### [Records supplied]
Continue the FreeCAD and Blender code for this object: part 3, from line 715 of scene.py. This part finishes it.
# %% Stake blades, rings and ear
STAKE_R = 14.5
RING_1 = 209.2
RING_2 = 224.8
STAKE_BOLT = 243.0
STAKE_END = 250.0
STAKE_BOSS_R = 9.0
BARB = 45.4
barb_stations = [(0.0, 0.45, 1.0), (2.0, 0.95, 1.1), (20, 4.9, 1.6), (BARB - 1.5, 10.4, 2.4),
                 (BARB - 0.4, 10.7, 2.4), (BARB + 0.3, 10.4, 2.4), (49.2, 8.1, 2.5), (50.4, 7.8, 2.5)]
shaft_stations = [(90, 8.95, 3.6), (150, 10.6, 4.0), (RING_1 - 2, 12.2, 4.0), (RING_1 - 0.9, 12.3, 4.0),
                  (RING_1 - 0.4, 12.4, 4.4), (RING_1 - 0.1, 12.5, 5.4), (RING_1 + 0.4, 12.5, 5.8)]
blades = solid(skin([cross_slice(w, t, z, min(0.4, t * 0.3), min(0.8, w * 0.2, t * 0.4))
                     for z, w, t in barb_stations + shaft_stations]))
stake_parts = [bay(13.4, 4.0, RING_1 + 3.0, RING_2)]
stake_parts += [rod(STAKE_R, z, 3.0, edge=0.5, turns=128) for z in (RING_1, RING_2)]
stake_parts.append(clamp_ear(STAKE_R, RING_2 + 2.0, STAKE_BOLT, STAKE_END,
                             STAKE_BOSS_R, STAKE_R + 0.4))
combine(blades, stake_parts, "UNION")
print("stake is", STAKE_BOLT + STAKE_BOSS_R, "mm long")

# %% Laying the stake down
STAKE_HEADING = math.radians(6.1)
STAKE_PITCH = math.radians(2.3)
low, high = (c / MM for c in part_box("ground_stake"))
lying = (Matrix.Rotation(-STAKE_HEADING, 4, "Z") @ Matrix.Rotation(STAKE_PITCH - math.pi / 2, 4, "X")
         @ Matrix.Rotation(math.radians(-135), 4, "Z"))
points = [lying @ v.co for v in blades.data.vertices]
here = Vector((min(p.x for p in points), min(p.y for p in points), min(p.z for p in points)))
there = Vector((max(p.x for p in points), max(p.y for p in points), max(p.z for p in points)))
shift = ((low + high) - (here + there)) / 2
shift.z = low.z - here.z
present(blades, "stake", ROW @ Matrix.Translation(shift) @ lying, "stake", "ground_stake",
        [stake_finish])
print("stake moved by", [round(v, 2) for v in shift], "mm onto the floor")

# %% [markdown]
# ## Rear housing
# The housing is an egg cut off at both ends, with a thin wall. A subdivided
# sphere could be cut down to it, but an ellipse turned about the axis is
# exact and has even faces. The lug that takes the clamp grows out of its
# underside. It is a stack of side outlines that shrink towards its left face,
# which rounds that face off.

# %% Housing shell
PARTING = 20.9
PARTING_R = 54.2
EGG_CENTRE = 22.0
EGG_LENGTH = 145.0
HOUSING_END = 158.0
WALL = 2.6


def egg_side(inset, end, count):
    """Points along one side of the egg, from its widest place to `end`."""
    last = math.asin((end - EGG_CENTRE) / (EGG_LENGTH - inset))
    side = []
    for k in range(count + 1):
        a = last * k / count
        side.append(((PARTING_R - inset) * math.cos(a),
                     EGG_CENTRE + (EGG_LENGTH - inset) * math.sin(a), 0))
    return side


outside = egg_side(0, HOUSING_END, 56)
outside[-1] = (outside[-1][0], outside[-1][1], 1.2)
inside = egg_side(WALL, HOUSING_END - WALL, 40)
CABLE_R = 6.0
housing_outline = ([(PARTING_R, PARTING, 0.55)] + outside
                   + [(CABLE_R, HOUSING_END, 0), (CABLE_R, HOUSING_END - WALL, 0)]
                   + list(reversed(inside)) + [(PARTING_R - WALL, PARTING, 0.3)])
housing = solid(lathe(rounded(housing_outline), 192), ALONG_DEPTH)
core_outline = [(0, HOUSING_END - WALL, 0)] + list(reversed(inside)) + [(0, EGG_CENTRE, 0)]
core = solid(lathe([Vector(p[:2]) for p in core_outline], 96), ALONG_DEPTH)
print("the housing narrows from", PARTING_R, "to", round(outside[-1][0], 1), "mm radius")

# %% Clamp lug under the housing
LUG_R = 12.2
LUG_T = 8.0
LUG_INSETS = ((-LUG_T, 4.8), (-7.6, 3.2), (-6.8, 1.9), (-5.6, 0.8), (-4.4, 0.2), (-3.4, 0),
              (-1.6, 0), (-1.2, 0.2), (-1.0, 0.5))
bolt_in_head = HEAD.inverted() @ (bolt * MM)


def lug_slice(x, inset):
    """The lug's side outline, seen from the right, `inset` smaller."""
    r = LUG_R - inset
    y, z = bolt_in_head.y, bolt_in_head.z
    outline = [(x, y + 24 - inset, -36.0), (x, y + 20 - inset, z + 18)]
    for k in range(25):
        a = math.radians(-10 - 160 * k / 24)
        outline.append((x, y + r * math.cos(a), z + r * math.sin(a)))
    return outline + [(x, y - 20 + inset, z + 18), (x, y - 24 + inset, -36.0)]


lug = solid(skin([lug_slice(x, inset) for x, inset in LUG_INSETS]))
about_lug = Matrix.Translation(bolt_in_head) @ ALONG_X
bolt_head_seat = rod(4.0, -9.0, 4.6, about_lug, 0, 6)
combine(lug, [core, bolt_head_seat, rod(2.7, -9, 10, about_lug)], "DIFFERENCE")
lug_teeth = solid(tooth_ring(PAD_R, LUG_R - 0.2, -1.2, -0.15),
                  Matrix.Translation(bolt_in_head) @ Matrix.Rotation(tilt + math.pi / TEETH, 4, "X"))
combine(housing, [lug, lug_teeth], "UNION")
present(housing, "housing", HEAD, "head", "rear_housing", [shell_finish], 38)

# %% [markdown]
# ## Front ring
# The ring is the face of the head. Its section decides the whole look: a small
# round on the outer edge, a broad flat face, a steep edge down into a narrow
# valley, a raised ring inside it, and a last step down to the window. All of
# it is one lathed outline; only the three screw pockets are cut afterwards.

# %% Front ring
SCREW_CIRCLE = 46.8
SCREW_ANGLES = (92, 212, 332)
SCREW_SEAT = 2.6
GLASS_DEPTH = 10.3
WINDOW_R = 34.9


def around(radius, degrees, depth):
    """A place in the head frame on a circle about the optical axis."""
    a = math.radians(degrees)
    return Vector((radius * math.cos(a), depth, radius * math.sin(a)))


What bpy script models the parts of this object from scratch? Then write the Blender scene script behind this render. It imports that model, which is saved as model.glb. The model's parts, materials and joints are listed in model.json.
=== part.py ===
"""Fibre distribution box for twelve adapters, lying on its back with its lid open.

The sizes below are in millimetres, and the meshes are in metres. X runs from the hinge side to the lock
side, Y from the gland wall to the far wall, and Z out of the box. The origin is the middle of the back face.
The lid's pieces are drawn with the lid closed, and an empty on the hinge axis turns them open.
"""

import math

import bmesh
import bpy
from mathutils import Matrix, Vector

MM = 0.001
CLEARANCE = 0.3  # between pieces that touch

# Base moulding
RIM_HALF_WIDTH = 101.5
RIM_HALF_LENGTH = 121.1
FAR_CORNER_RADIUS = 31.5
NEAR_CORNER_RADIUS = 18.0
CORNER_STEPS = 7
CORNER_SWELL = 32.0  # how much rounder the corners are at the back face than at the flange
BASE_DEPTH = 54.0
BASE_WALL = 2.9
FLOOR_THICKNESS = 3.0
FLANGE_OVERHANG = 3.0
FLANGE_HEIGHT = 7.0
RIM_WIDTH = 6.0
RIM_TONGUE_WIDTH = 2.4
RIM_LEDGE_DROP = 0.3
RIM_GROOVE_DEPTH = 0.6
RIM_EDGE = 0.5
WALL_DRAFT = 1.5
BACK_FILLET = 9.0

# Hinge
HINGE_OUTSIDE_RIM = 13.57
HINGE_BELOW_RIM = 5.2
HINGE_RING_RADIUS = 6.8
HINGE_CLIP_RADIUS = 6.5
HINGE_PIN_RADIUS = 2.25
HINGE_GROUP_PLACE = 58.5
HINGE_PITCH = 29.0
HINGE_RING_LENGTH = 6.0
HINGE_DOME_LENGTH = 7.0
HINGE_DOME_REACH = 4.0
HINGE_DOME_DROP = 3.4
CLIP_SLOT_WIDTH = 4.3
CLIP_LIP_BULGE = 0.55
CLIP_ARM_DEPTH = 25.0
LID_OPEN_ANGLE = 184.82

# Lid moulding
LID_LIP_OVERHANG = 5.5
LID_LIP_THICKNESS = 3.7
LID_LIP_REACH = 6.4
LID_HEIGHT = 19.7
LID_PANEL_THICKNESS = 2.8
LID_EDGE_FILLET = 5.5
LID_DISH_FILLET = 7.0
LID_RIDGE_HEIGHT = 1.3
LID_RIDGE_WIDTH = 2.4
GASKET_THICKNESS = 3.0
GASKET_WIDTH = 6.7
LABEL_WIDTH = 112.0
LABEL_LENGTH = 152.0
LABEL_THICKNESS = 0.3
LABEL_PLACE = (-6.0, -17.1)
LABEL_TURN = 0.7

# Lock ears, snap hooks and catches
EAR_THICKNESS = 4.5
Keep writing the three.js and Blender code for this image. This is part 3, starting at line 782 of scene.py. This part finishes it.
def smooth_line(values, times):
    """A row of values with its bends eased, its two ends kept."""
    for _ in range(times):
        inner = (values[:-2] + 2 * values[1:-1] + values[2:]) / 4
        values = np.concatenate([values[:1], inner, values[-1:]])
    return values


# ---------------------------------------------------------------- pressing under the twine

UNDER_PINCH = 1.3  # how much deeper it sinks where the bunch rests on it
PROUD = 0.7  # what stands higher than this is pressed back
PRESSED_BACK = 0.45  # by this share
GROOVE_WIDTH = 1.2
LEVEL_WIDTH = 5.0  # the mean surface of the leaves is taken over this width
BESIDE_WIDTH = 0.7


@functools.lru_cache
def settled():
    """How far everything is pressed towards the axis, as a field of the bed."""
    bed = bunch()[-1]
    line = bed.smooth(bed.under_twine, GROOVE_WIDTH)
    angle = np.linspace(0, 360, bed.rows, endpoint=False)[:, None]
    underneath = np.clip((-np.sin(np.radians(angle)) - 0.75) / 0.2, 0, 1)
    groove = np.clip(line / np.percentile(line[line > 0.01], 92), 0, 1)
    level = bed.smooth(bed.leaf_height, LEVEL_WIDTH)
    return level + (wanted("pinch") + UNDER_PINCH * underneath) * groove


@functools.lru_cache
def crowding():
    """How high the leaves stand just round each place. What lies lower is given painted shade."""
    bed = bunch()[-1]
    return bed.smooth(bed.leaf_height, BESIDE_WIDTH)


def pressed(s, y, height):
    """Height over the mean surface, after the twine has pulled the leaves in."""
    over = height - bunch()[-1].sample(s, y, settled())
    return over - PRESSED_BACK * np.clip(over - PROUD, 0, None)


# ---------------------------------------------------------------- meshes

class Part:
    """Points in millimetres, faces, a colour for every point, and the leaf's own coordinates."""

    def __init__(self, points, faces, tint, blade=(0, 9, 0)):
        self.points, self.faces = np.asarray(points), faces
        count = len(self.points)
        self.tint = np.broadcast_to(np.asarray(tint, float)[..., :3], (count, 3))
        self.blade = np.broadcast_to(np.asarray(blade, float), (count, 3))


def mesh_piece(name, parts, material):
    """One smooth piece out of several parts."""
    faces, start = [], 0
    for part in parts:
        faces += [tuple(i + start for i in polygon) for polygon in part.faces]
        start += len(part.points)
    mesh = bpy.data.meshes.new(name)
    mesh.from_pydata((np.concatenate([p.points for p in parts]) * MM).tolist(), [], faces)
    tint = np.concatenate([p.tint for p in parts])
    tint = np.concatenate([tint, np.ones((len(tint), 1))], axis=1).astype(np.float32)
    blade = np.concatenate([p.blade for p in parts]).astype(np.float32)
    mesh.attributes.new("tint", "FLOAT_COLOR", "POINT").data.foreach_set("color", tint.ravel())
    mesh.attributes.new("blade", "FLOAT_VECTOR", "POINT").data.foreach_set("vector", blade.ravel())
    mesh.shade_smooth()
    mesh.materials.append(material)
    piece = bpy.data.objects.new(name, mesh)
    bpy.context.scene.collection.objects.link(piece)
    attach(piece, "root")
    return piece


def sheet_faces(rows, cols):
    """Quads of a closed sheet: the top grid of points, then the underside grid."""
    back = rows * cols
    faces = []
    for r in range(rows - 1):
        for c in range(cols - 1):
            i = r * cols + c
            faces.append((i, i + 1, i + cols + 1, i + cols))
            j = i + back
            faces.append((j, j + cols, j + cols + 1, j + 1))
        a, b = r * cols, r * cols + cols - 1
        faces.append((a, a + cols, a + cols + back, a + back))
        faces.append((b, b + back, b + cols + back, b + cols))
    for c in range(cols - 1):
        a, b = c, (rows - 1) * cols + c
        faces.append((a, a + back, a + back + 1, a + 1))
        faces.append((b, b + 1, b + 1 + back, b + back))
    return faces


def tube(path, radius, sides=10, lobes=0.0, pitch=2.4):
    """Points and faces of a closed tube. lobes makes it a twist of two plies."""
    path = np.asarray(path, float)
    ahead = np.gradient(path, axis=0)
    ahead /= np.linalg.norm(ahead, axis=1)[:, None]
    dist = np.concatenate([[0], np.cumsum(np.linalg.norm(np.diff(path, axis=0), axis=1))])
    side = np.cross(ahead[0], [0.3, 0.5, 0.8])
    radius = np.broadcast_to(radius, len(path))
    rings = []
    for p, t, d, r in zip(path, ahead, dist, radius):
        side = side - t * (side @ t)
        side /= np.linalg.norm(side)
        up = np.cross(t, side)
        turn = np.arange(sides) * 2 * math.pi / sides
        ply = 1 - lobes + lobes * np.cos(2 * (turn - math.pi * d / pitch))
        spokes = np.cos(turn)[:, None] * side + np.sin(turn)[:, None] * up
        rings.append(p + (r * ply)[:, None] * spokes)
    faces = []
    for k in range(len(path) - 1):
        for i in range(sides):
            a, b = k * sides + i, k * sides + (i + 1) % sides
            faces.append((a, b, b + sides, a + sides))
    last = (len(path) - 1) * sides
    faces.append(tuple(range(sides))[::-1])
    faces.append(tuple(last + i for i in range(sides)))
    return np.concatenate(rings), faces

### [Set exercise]
Begin with the line containing "Keep writing the", end with the line containing "millimetres, faces, a", and transcribe exactly every line in that span, with nothing added.

### [Response to this exercise]
Keep writing the three.js and Blender code for this image. This is part 3, starting at line 782 of scene.py. This part finishes it.
def smooth_line(values, times):
    """A row of values with its bends eased, its two ends kept."""
    for _ in range(times):
        inner = (values[:-2] + 2 * values[1:-1] + values[2:]) / 4
        values = np.concatenate([values[:1], inner, values[-1:]])
    return values


# ---------------------------------------------------------------- pressing under the twine

UNDER_PINCH = 1.3  # how much deeper it sinks where the bunch rests on it
PROUD = 0.7  # what stands higher than this is pressed back
PRESSED_BACK = 0.45  # by this share
GROOVE_WIDTH = 1.2
LEVEL_WIDTH = 5.0  # the mean surface of the leaves is taken over this width
BESIDE_WIDTH = 0.7


@functools.lru_cache
def settled():
    """How far everything is pressed towards the axis, as a field of the bed."""
    bed = bunch()[-1]
    line = bed.smooth(bed.under_twine, GROOVE_WIDTH)
    angle = np.linspace(0, 360, bed.rows, endpoint=False)[:, None]
    underneath = np.clip((-np.sin(np.radians(angle)) - 0.75) / 0.2, 0, 1)
    groove = np.clip(line / np.percentile(line[line > 0.01], 92), 0, 1)
    level = bed.smooth(bed.leaf_height, LEVEL_WIDTH)
    return level + (wanted("pinch") + UNDER_PINCH * underneath) * groove


@functools.lru_cache
def crowding():
    """How high the leaves stand just round each place. What lies lower is given painted shade."""
    bed = bunch()[-1]
    return bed.smooth(bed.leaf_height, BESIDE_WIDTH)


def pressed(s, y, height):
    """Height over the mean surface, after the twine has pulled the leaves in."""
    over = height - bunch()[-1].sample(s, y, settled())
    return over - PRESSED_BACK * np.clip(over - PROUD, 0, None)


# ---------------------------------------------------------------- meshes

class Part:
    """Points in millimetres, faces, a colour for every point, and the leaf's own coordinates."""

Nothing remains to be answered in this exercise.